Congress wrote that law in 1998 and hasn't touched it since. Twenty-eight years of fuel crises, and the DOE still shows up to every press briefing with its hands legally tied behind its back.
What the Government Finally Did — and What It Didn't
On March 24, 2026, President Marcos signed Executive Order No. 110, declaring a State of National Energy Emergency.
The response package — branded UPLIFT — included:
P5,000 in financial assistance for over 1.4 million drivers and transport operators
Free rides (Libreng Sakay) and 50% discounts on LRT2 and MRT3
Government offices shifting to a four-day work week
Crackdown on price gouging and hoarding
Procurement of at least one million barrels of diesel from alternative suppliers
Oil companies voluntarily staggering price hikes across multiple weeks instead of hitting all at once
I'll give credit where it's due. That's a real response. People needed the relief.

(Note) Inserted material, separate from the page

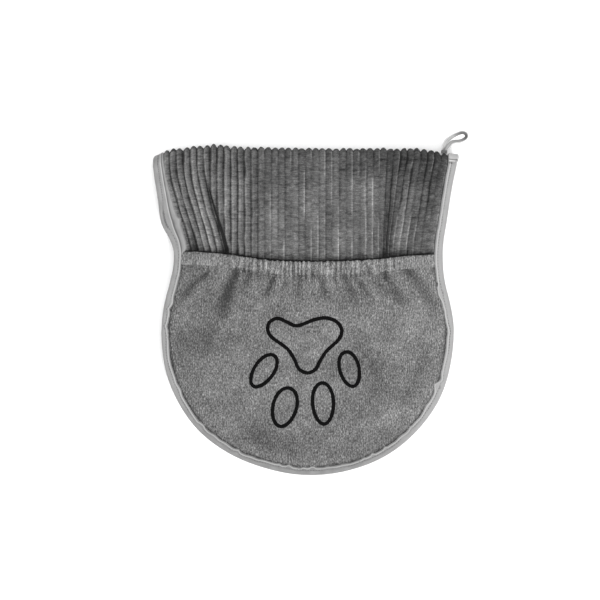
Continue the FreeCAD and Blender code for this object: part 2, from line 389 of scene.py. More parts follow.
class Shader:
    """A material's node tree, with short calls for the nodes that these cloths need."""

    def __init__(self, name, sheen, specular=0.25):
        self.material = bpy.data.materials.new(name)
        self.material.use_nodes = True
        self.tree = self.material.node_tree
        self.principled = self.tree.nodes["Principled BSDF"]
        self.put(self.principled, "Sheen Weight", sheen)
        self.put(self.principled, "Sheen Roughness", 0.5)
        self.put(self.principled, "Specular IOR Level", specular)

    def node(self, kind, **inputs):
        node = self.tree.nodes.new(kind)
        for key, value in inputs.items():
            self.put(node, key, value)
        return node

    def put(self, node, key, value):
        socket = node.inputs[int(key[1:]) if key[0] == "_" else key.replace("_", " ")]
        if isinstance(value, bpy.types.NodeSocket):
            self.tree.links.new(value, socket)
        else:
            socket.default_value = value

    def attribute(self, name, output):
        node = self.node("ShaderNodeAttribute")
        node.attribute_name = name
        return node.outputs[output]

    def noise(self, scale, detail=2.0, roughness=0.5):
        """Noise over the cloth's own coordinates in millimetres, with a scale for each."""
        stretched = self.node("ShaderNodeVectorMath", _0=self.attribute("weave", "Vector"), _1=scale)
        stretched.operation = "MULTIPLY"
        node = self.node("ShaderNodeTexNoise", Vector=stretched.outputs[0], Scale=1.0, Detail=detail,
                         Roughness=roughness)
        return node.outputs["Fac"]

    def math(self, operation, first, second):
        node = self.node("ShaderNodeMath", _0=first, _1=second)
        node.operation = operation
        return node.outputs[0]

    def ranged(self, value, from_low, from_high, to_low, to_high):
        node = self.node("ShaderNodeMapRange", _0=value, _1=from_low, _2=from_high, _3=to_low, _4=to_high)
        return node.outputs[0]

    def layered(self, *layers):
        """The tone on the mesh, and each layer about its middle times an amount."""
        tone = self.attribute("tone", "Fac")
        for layer, amount in layers:
            about_middle = self.math("SUBTRACT", layer, 0.5)
            tone = self.math("ADD", tone, self.math("MULTIPLY", about_middle, amount))
        return tone

    def colours(self, tone, stops):
        """A ramp of greys over tones from -1 to 1: each stop's place, grey and warmth."""
        node = self.node("ShaderNodeValToRGB", _0=self.ranged(tone, -1.0, 1.0, 0.0, 1.0))
        ramp = node.color_ramp
        while len(ramp.elements) < len(stops):
            ramp.elements.new(0.5)
        for element, (position, grey, warmth) in zip(ramp.elements, stops):
            element.position = position
            element.color = (grey * (1 + warmth), grey, grey * (1 - warmth), 1)
        return node.outputs[0]

    def finish(self, colour, height, distance, roughness):
        self.put(self.principled, "Base Color", colour)
        bumped = self.node("ShaderNodeBump", Strength=1.0, Distance=distance * MM, Height=height)
        self.put(self.principled, "Normal", bumped.outputs[0])
        self.put(self.principled, "Roughness", roughness)
        return self.material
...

But none of it touches the structure.
No amendment to RA 8479. No DOE given the authority to cap prices in emergencies. No automatic excise tax suspension mechanism. No new refinery. No strategic petroleum reserve of meaningful size — current stocks cover roughly two months at normal consumption. No serious energy transition push — as of 2025, 78% of the Philippines' energy portfolio still runs on oil and coal.
Senate President Tito Sotto III introduced Senate Bill 1984 in March 2026 to outright repeal RA 8479. The DOE secretary herself said the law needs review. These are not nothing. But we've been here before — every crisis cycle generates the same legislative noise, and then things ease up, and then the noise fades, and then it happens again.

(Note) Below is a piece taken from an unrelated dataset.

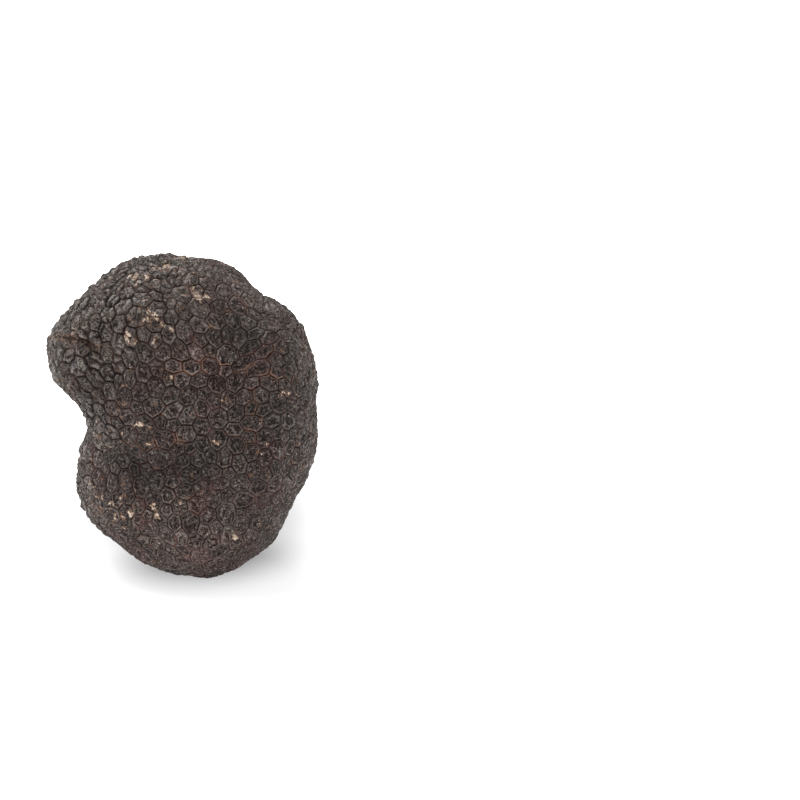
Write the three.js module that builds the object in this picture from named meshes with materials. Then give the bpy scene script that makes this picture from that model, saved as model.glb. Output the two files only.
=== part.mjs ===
// A black truffle: one lobed, knobbly fruit body, covered all over by low polygonal warts.
//
// Millimetres, +Z up. The truffle rests on a small flat spot on its underside, and the middle of
// that spot is the origin. Its nose points along -X, and its flatter front faces -Y.
//
// The fruit body is a smooth union of round lobes. Warts are spread over it by a seeded rule, and
// each is a low frustum: its foot is a polygon of groove corners that it shares with its
// neighbours, and its blunt top is a smaller polygon raised from the body. Together they are one
// closed skin, so the truffle is a single solid.

import * as THREE from "three";
import { ConvexHull } from "three/addons/math/ConvexHull.js";

// ---------------------------------------------------------------- driving dimensions, mm

// Lobes of the fruit body: the centre and the three radii of each.
const LOBES = [
  { name: "crown", centre: [-4.2, 0.5, 38.8], radii: [15.1, 17.5, 16.4] },
  { name: "ridge", centre: [-6.6, -5.0, 45.9], radii: [11.7, 10.0, 5.9] },
  { name: "crest", centre: [5.0, 1.5, 43.5], radii: [7.0, 12.0, 9.2] },
  { name: "nose", centre: [-16.7, -1.5, 39.1], radii: [7.0, 11.5, 7.0] },
  { name: "brow", centre: [-1.8, -8.0, 30.0], radii: [14.2, 10.8, 10.6] },
  { name: "shoulder", centre: [13.4, -0.5, 34.1], radii: [8.0, 16.3, 12.9] },
  { name: "belly", centre: [-6.3, -1.0, 17.9], radii: [13.0, 16.0, 12.2] },
  { name: "base", centre: [1.0, 0.0, 16.7], radii: [16.5, 17.2, 17.2] },
  { name: "flank", centre: [8.5, -1.5, 24.1], radii: [12.4, 16.5, 13.0] },
  { name: "nape", centre: [-3.0, 10.0, 36.0], radii: [12.0, 11.0, 12.0] },
  { name: "rump", centre: [5.0, 8.5, 20.5], radii: [12.0, 11.5, 12.5] },
];
const LOBE_BLEND = 1.4; // how widely one lobe melts into the next
const CORE = new THREE.Vector3(0, 0, 28); // a point inside, from which all of the skin is seen
const REACH = 60; // no skin is farther than this from the core
const CLOSE_ENOUGH = 1e-6; // to the skin, when a point on it is searched for

// Slow dents and swellings over the lobes, as waves that cross.
const SWELLING_WAVES = 7;
const SWELLING_HEIGHT = 0.11; // of each wave
const SWELLING_LENGTHS = [7, 15]; // shortest and longest wave

// Warts. The grooves over the flat spot stand clear of the surface that the truffle rests on, and
// the tops there are pressed flat against it.
const WART_SPACING = 2.68; // least distance between the middles of two warts
const WART_SPACING_SPREAD = 0.28; // how much that varies from wart to wart, as a share
const WART_HEIGHT = 0.62;
const WART_HEIGHT_SPREAD = 0.3; // how much that varies from wart to wart, as a share
const WART_TOP_SHARE = 0.6; // width of the blunt top, as a share of the foot
const WART_TOP_CORNERS = 4; // most corners that a top keeps
const WART_TRIES = 60000; // places tried, after which next to no wart still fits
const REST_GROOVE = 0.4; // how far the grooves over the flat spot stand above it
const SEED = 7;

// The front is calmer than the rest: its warts lie lower.
const CALM_MIDDLE = new THREE.Vector3(4, -18, 27);
const CALM_RADIUS = 20;
const CALM_HEIGHT = 0.62; // height of a wart in the middle of the calm front, as a share

const SKIN_COLOUR = 0x3b322e;
const SKIN_ROUGHNESS = 0.85;

const random = () => THREE.MathUtils.seededRandom();

function randomDirection() {
  const height = THREE.MathUtils.lerp(-1, 1, random());
  const turn = 2 * Math.PI * random();
  const ring = Math.sqrt(1 - height * height);
  return new THREE.Vector3(ring * Math.cos(turn), ring * Math.sin(turn), height);
}

// ---------------------------------------------------------------- fruit body

// Rough distance from a point to the surface of the joined lobes: negative inside.
function distanceOutside(point) {
  let total = 0;
  for (const { centre, radii } of LOBES) {
    const [x, y, z] = point.toArray().map((value, axis) => (value - centre[axis]) / radii[axis]);
    const distance = (Math.hypot(x, y, z) - 1) * Math.min(...radii);
    total += Math.exp(-distance / LOBE_BLEND);
  }
  return -LOBE_BLEND * Math.log(total);
}

// The waves that make the swellings, each with its own direction, length and phase.
function swellingWaves() {
  return Array.from({ length: SWELLING_WAVES }, () => {
    const direction = randomDirection();
    const length = THREE.MathUtils.lerp(...SWELLING_LENGTHS, random());
    const phase = 2 * Math.PI * random();
    return { along: direction.multiplyScalar((2 * Math.PI) / length), phase };
  });
}

// How far the skin swells outwards at a point.
function swelling(point, waves) {
  const crests = waves.map(({ along, phase }) => Math.cos(along.dot(point) + phase));
  return SWELLING_HEIGHT * crests.reduce((sum, crest) => sum + crest, 0);
}

// The point of the body's surface that is seen from the core along a direction.
function bodyPoint(direction, waves) {
  const point = new THREE.Vector3();
  const at = (distance) => point.copy(CORE).addScaledVector(direction, distance);
  let [inside, outside] = [0, REACH];
  while (outside - inside > CLOSE_ENOUGH) {
    const halfway = (inside + outside) / 2;
    if (distanceOutside(at(halfway)) < 0) inside = halfway;
    else outside = halfway;
  }
  at(inside + swelling(at(inside), waves));
  point.z = Math.max(point.z, REST_GROOVE);
  return point;
}

// The outward normal of the body at a point near its surface.
function bodyNormal(point) {
  const step = 0.05;
  const slopes = ["x", "y", "z"].map((axis) => {
    const [ahead, behind] = [point.clone(), point.clone()];
    ahead[axis] += step;
    behind[axis] -= step;
    return distanceOutside(ahead) - distanceOutside(behind);
  });
  return new THREE.Vector3(...slopes).normalize();
}

// ---------------------------------------------------------------- wart layout

// The middles of the warts. The first is over the middle of the flat spot, and each later one is
// thrown at random and stays where it has room.
function wartMiddles(waves) {
  const warts = [];
  let direction = new THREE.Vector3(0, 0, -1);
  for (let tried = 0; tried < WART_TRIES; tried++) {
    const middle = bodyPoint(direction, waves);
    const room = WART_SPACING * (1 + WART_SPACING_SPREAD * THREE.MathUtils.lerp(-1, 1, random()));
    const fits = warts.every((wart) => wart.middle.distanceTo(middle) > Math.min(room, wart.room));
    if (fits) warts.push({ direction, middle, room });
    direction = randomDirection();
  }
  return warts;
}

// Triples of wart numbers that are neighbours, anticlockwise as seen from outside.
function neighbourTriples(warts) {
  const numbers = new Map(warts.map((wart, number) => [wart.direction, number]));
  const hull = new ConvexHull().setFromPoints([...numbers.keys()]);
  return hull.faces.map(({ edge }) =>
    [edge, edge.next, edge.next.next].map((side) => numbers.get(side.head().point)),
  );
}

// For each wart, the triples round it in order, anticlockwise as seen from outside.
function triplesRound(warts, triples) {
  const leftOf = new Map(); // from "wart>neighbour" to the triple on the left of that line
  const start = [];
  triples.forEach((triple, t) =>
    triple.forEach((wart, i) => {
      leftOf.set(`${wart}>${triple[(i + 1) % 3]}`, t);
      start[wart] = t;
    }),
  );
  return warts.map((_, wart) => {
    const round = [];
    let t = start[wart];
    do {
      round.push(t);
      const before = triples[t][(triples[t].indexOf(wart) + 2) % 3];
      t = leftOf.get(`${wart}>${before}`);
    } while (t !== start[wart]);
    return round;
  });
}

// ---------------------------------------------------------------- warts

function mean(points) {
  return points.reduce((sum, point) => sum.add(point), new THREE.Vector3()).divideScalar(points.length);
}

// How high a wart stands: by chance, and lower on the calm front.
function wartHeight(middle) {
  const away = Math.min(1, middle.distanceTo(CALM_MIDDLE) / CALM_RADIUS);
  const share = THREE.MathUtils.lerp(CALM_HEIGHT, 1, THREE.MathUtils.smoothstep(away, 0, 1));
  return WART_HEIGHT * share * (1 + WART_HEIGHT_SPREAD * THREE.MathUtils.lerp(-1, 1, random()));
}

// The numbers of the corners that a top keeps: the bluntest corners are dropped first.
function keptCorners(corners) {
  const kept = corners.map((_, number) => number);
  while (kept.length > WART_TOP_CORNERS) {
    const cutOff = kept.map((corner, i) => {
      const before = kept.at(i - 1);
      const after = kept[(i + 1) % kept.length];
      return new THREE.Triangle(corners[before], corners[corner], corners[after]).getArea();
    });
    kept.splice(cutOff.indexOf(Math.min(...cutOff)), 1);
  }
  return kept;
}

function truffleGeometry() {
  THREE.MathUtils.seededRandom(SEED);
  const waves = swellingWaves();
  const warts = wartMiddles(waves);
  const triples = neighbourTriples(warts);

  // One groove corner between each three neighbouring warts. The corners of the tops follow them.
  const points = triples.map((triple) => {
    const between = mean(triple.map((wart) => warts[wart].middle));
    return bodyPoint(between.sub(CORE).normalize(), waves);
  });

  const faces = [];
  for (const [number, foot] of triplesRound(warts, triples).entries()) {
    const middle = mean(foot.map((corner) => points[corner]));
    const rise = bodyNormal(warts[number].middle).multiplyScalar(wartHeight(middle));
    const top = foot.map((corner) => points[corner].clone().lerp(middle, 1 - WART_TOP_SHARE).add(rise));
    for (const corner of top) corner.z = Math.max(corner.z, 0);

    // Each foot corner joins its own top corner, or the next one where its own is dropped.
    const kept = keptCorners(top);
    const placed = kept.map((corner) => points.push(top[corner]) - 1);
    const joined = foot.map((_, i) => placed[Math.max(0, kept.findIndex((corner) => corner >= i))]);

    foot.forEach((corner, i) => {
      const next = (i + 1) % foot.length;
      faces.push([corner, foot[next], joined[next]]);
      if (joined[i] !== joined[next]) faces.push([corner, joined[next], joined[i]]);
    });
    for (let i = 2; i < placed.length; i++) faces.push([placed[0], placed[i - 1], placed[i]]);
  }

  const geometry = new THREE.BufferGeometry().setFromPoints(points);
  geometry.setIndex(faces.flat());
  geometry.computeVertexNormals();
  return geometry;
}

// ---------------------------------------------------------------- model

const skin = new THREE.MeshStandardMaterial({
  color: SKIN_COLOUR,
  roughness: SKIN_ROUGHNESS,
  metalness: 0,
  flatShading: true,
});

const truffle = new THREE.Mesh(truffleGeometry(), skin);
truffle.name = "truffle";

const model = new THREE.Group();
model.add(truffle);

export default model;
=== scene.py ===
# %% [markdown]
# # A black truffle
#
# A black truffle is one fruit body, grown underground in a single piece. Its dark skin is split
# all over into small many-sided warts, with thin reddish grooves between them. Where a wart has
# been rubbed or chipped, the pale tan flesh just under the skin shows.
#
# The solid that comes with this lesson has the lobes and one plain, blunt wart in each place.
# Here it is turned into a finer skin: the same grooves, with dented plates and split knobs for
# warts, whose heights follow those of the plain ones. Then the skin is coloured, set on a pale
# floor and lit.

# %% Load the plain solid
import math

import bmesh
import bpy
import numpy as np
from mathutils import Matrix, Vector
from mathutils.kdtree import KDTree


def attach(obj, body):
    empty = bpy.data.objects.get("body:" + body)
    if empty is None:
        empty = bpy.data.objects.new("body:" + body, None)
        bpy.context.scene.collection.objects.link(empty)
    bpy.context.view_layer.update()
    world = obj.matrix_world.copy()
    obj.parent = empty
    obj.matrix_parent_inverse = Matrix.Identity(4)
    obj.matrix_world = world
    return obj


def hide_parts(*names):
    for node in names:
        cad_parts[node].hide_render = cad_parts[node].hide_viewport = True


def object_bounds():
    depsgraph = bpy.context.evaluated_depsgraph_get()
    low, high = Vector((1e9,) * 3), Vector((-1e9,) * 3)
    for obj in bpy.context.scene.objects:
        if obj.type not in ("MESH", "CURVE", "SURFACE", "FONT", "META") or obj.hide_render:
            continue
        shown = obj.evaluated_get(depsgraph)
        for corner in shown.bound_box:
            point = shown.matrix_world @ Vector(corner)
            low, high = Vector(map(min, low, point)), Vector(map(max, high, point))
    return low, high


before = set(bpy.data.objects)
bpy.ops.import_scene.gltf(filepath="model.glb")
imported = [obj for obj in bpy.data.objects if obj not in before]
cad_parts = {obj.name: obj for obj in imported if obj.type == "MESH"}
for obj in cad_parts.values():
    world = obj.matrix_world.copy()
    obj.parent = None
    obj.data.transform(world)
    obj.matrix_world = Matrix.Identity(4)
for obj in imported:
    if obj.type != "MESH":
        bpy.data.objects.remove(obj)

MM = 0.001
cad_box = [list(corner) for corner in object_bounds()]
print("the plain solid fills", cad_box)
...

Same mechanics. Different trigger. Same government response: reactive, temporary, theatrical.
The Part That Actually Keeps Me Up at Night
None of what I described above stays at the gas station.
The Philippines moves goods by road. Fish from Palawan, rice from Nueva Ecija, vegetables from Benguet — all of it loaded onto trucks that run on diesel. When diesel crosses P100, P120, P130 per liter, the trucking cost goes up. That cost gets passed to the market vendor. The market vendor passes it to the customer. The customer is you and me and every Filipino family trying to stretch a budget.
Jeepney operators who couldn't absorb higher fuel costs passed them onto commuters through fare increases. Low-income families — who spend the biggest share of their income on food and transportation — got squeezed the hardest. And they were the last people the government had in mind when they wrote the deregulation law in 1998.
Socioeconomic Planning Secretary Arsenio Balisacan warned that if Dubai crude hit $200 per barrel and diesel reached P162.50 per liter, the Philippines could face double-digit inflation. That number came from inside the cabinet — not from a protest rally.
So, Saan Tayo Nito Pupulutin?
Here's the honest afternoon coffee answer:
The fuel pricing system in the Philippines was designed primarily to protect industry freedom, not consumer welfare. The MOPS-based replacement cost formula, the Oil Deregulation Law's removal of regulatory authority, the TRAIN Law's fixed excise taxes, the collapse of refinery capacity, the near-total dependence on imported oil — none of these happened by accident. They happened because of decisions made by people in power, most of whom were not worried about what a P130 diesel price does to a jeepney driver in Cabanatuan.
The system isn't broken. It's working exactly as it was built to work.
The question is whether the 2026 crisis — the biggest price spike on record, a historic peso collapse, a declared national energy emergency — is finally enough to make the people who write laws decide to build it differently.
I've been covering Philippine politics long enough to be skeptical.
But the fact that RA 8479's repeal is now being debated openly, that the DOE secretary is publicly calling for a review, that the peso-oil double hit has made this impossible to ignore — that's different from every previous cycle.
Maybe. We'll see.
I'm going to finish my coffee and watch what Congress does next.